Rajendra Pachauri on Guardian radio today, “this is also in my view a measure of desperation on the part of the skeptics…” “Highlight the importance of the core benefits from mitigation of emissions of greenhouse gases, (I mean the holy syrup/ inaudible) energy security…”
http://www.guardian.co.uk/environment/audio/2010/jan/05/climate-change-climate-change-scepticism
Yes Rajendra, we are so desperate watching you squirm as the catastrophic anthropogenic global warming narrative collapses. The desperate ones right now are those who are enjoying “the core benefits from mitigation of emissions of greenhouse gases”, like the “energy security” of knowing that they cannot afford to heat their houses tonight…

photon without a Higgs
January 5, 2010 8:47 pm

oldgifford (07:53:24) :
the 36,700 old people
Do you have the link or the source for this. I really want to know it.

photon without a Higgs
January 5, 2010 8:51 pm

Phillip Bratby (07:48:22) :
I’ve been listening to a BBC radio programme about the history of the Royal Society. Compared to the state and status of science in the UK over 300 years ago, you would be forgiven for thinking that we are in now back in the dark ages. Science has been thrown in the bin at the expense of green and politically correct advocacy. It’s enough to make a grown man weep.
—————————————————————-
I can relate.

photon without a Higgs
January 5, 2010 9:02 pm

Just The Facts (20:46:28) :
Rajendra Pachauri…
I heard it said that pressure on people magnifies what is in them. It’s like squeezing a sponge: whatever is in it comes out. The pressure on Rajendra Pachauri from a poor Copenhagen showing, and the cooling earth, is showing what is in him.

Editor
January 5, 2010 9:20 pm

photon without a Higgs (21:02:13) :
“Rajendra Pachauri…
I heard it said that pressure on people magnifies what is in them.”
Yes, and also a degree of projection, where one assumes and/or desires that others think and feel the same, in Rajendra’s case, desperation…

January 5, 2010 9:28 pm

John A (16:43:14) :
Re: jjs (07:27:25) :
God save the Queen and get rid of the green.
“Since the House of Windsor are in the forfront of the eco-alarmist movement (probably because they can afford to be) what on earth are you talking about?

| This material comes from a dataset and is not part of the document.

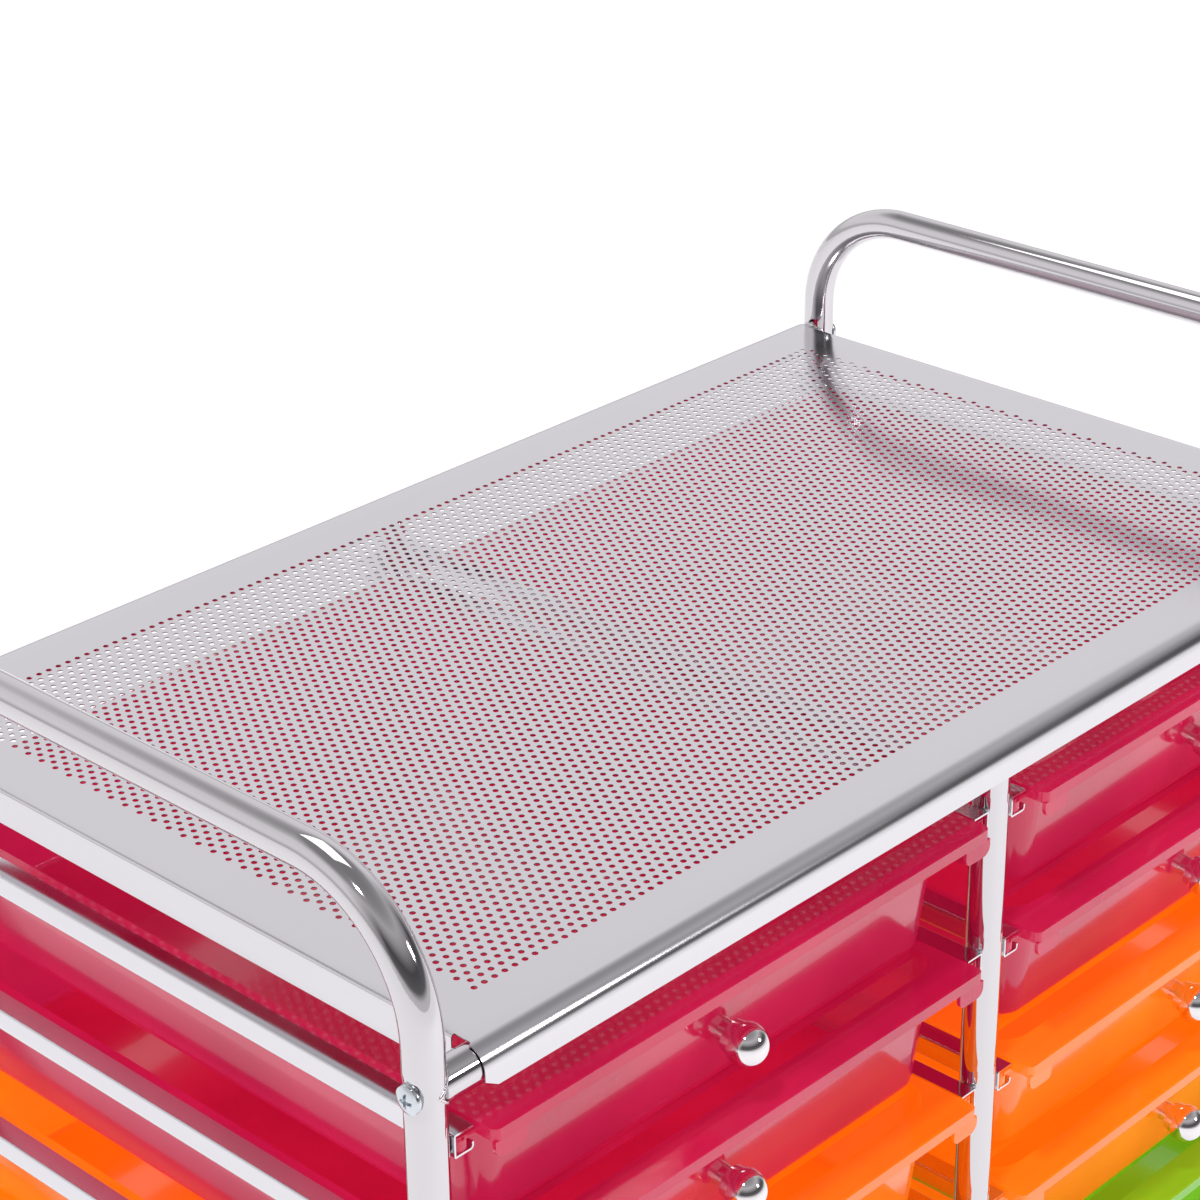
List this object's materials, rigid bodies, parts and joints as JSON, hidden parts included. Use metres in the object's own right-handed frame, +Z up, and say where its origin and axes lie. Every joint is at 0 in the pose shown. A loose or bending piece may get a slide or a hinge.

Being a (protestant) Scottish football fan maybe I can throw some light on jjs’ strange comment. I would guess that he is a Rangers fan (a protestant) and Royalist, and he is commenting about Catholicism …

photon without a Higgs
January 5, 2010 9:45 pm

Just The Facts (21:20:41) :
photon without a Higgs (21:02:13) :
“Rajendra Pachauri…
Mother nature is kicking their butts.

Christopher Hanley
January 5, 2010 9:50 pm

Swift’s description of the men of Laputa, the flying island, is thought to be a satire on the Royal Society of his day (Gulliver’s Travels 1726) and could still be relevant.
http://www.issnaf.org/web/images/stories/Others/laputa-castle-in-the-sky_08812.jpg
The Laputians are highly adept at mathematics and astronomy, but totally inept at practical uses for their knowledge:
“….These People are under continual Disquietudes, never enjoying a Minute’s Peace of Mind; and their Disturbances proceed from Causes which very little affect the rest of Mortals. Their Apprehensions arise from several Changes they dread in the Celestial Bodies. For Instance; that the Earth by the continual Approaches of the Sun towards it, must in Course of Time be absorbed or swallowed up….the Earth very narrowly escaped a Brush from the Tail of the last Comet, which would have infallibly reduced it to Ashes; and that the next, which they have calculated for One and Thirty Years hence, will probably destroy us……[the Earth] must in its Passage be set on Fire, and reduced to Ashes……at last be wholly consumed and annihilated….
…They are so perpetually alarmed with the Apprehensions of these and the like impending Dangers, that they can neither sleep quietly in their Beds, nor have any Relish for the common Pleasures or Amusements of Life. When they meet an Acquaintance in the Morning, the first Question is about the Sun’s Health..”
Furthermore:
“…. The Women of the Island have Abundance of Vivacity: they contemn their Husbands, and are exceedingly fond of Strangers…”.
All you alarmists out there and you know who you are, be warned.

Editor
January 5, 2010 10:19 pm

photon without a Higgs (21:45:24) :
“Mother nature is kicking their butts.”
I still can’t believe that they bet the house on the trajectory of Earth’s average temperature, it was a sucker’s bet from the beginning…

Bernd Felsche
January 5, 2010 11:05 pm

Burning paper can be done. Books burn slowly. But so does a lot of other high-density paper, not just because of the lack of air. There is stuff like clay and fabric in paper, which doesn’t burn (/well).
But you can recover a lot of heat by burning paper. Best done with a cross-cut paper shredder and compressed air to feed the paper intothe furnace.